Why does that kind of thinking make you happy. MSRP is an arbitrary number.

AMD has launched a 1080p card with a MSRP of $379 and for the UK market you just swap in a £ symbol because reasons.
"Reasons" are in the US the price advertise is not the price you pay, depending on where the product is shipped the retailer has to charge a sales tax on top of the advertised price. Also it's cheaper to ship products from Asia to North America then it is to the UK and Europe and other regions are just given priority over stock which drives up prices.
 
but where are all the £650 3080's you seem to have skipped over that point. I agree about the BS marketing though the 3090 is terrible value/product for PC gamers but thats the point isnt it. Nvidia (and AMD now), AIBs etc not only want their margin they literally want to extract the maximum profit out of every decision they make and whilst consumers behave like drug addicts they will get away with it.

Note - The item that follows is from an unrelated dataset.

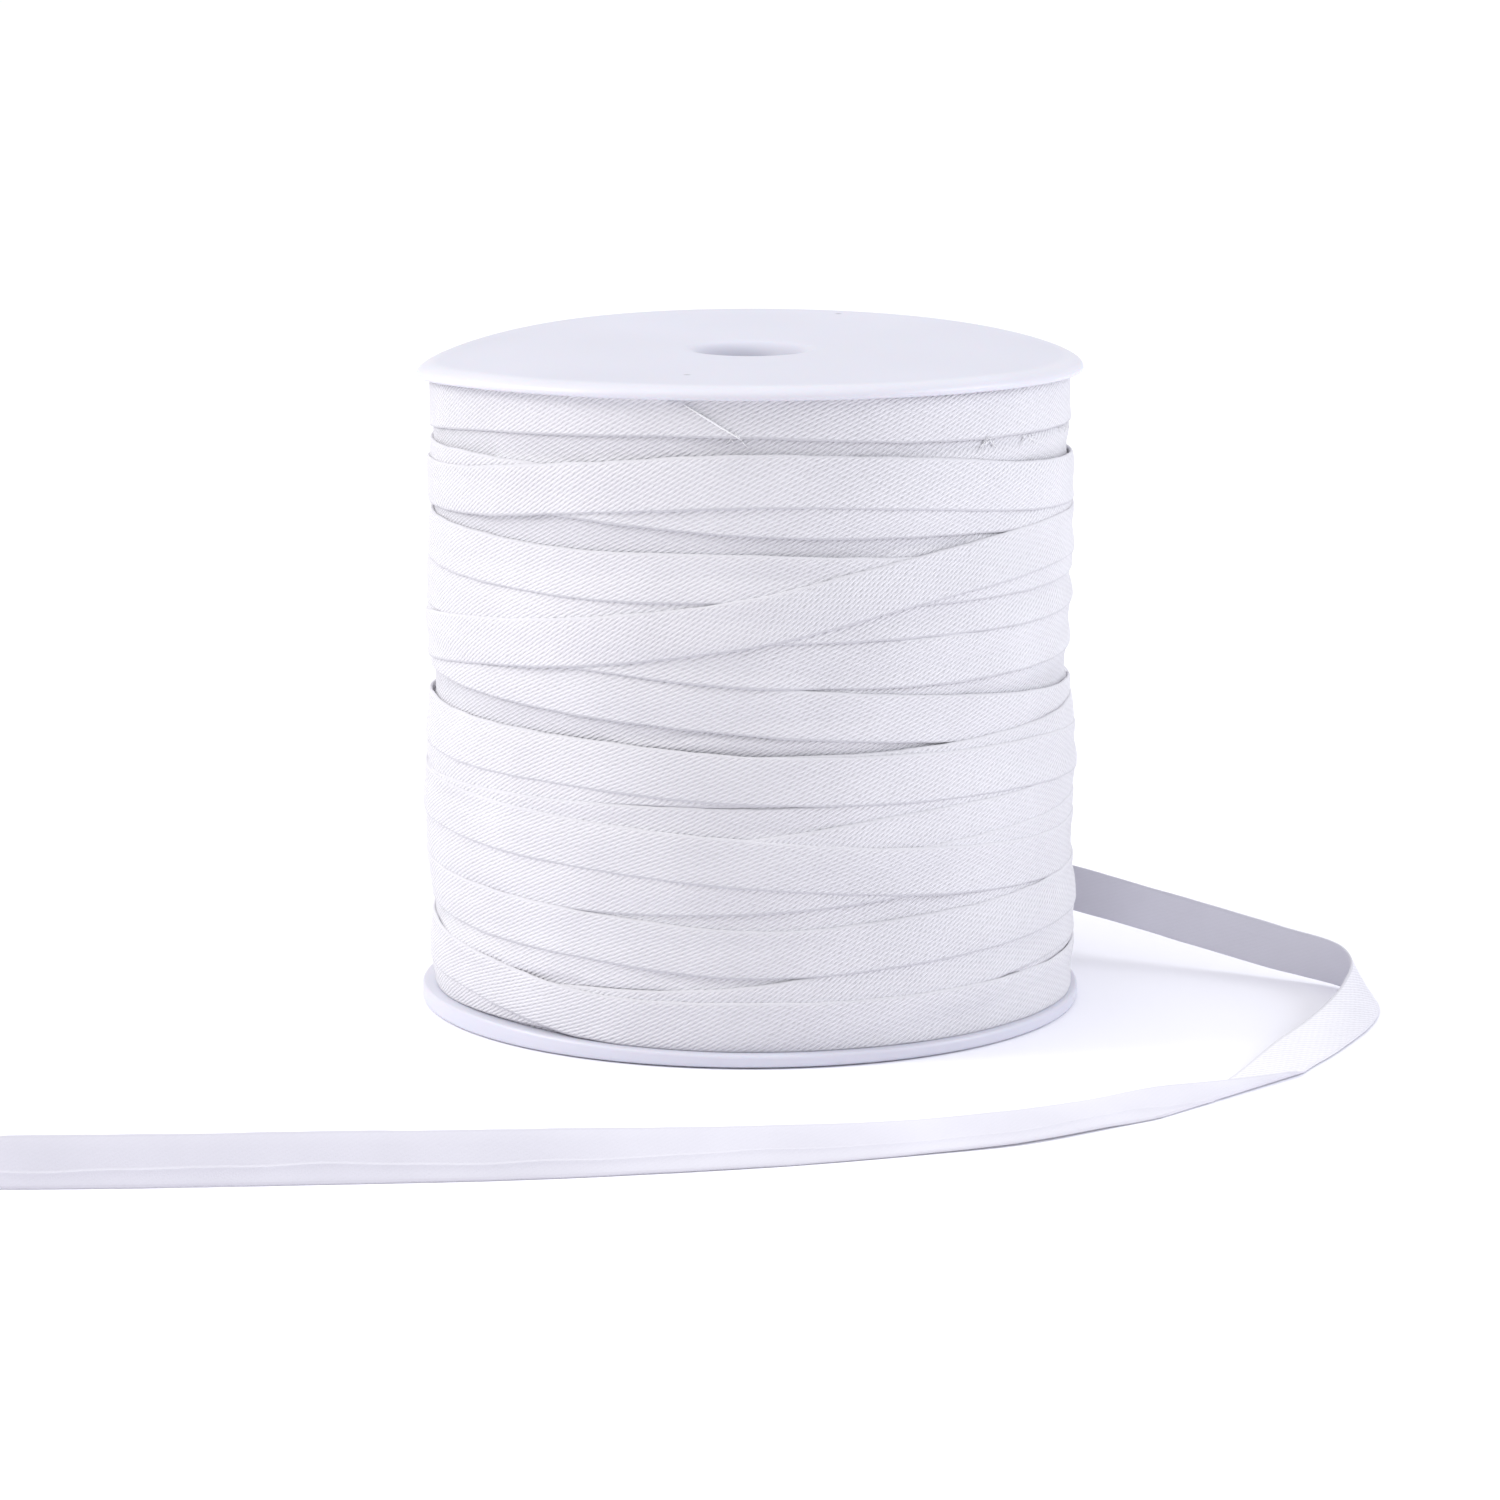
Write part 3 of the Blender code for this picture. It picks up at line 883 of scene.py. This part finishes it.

Good point I have not seen any at that price and yes we can all agree that the 3090 is terrible value for gamers. the 3080 was my very first choice at THAT price but could I ever get one..no chance.
 
Yup you fell for the marketing trick and bought the 3090 for £1400 which isn't really that much better than the 3080 priced at £650


I don't think there was any trick no one said or claimed the 3090 was twice as fast.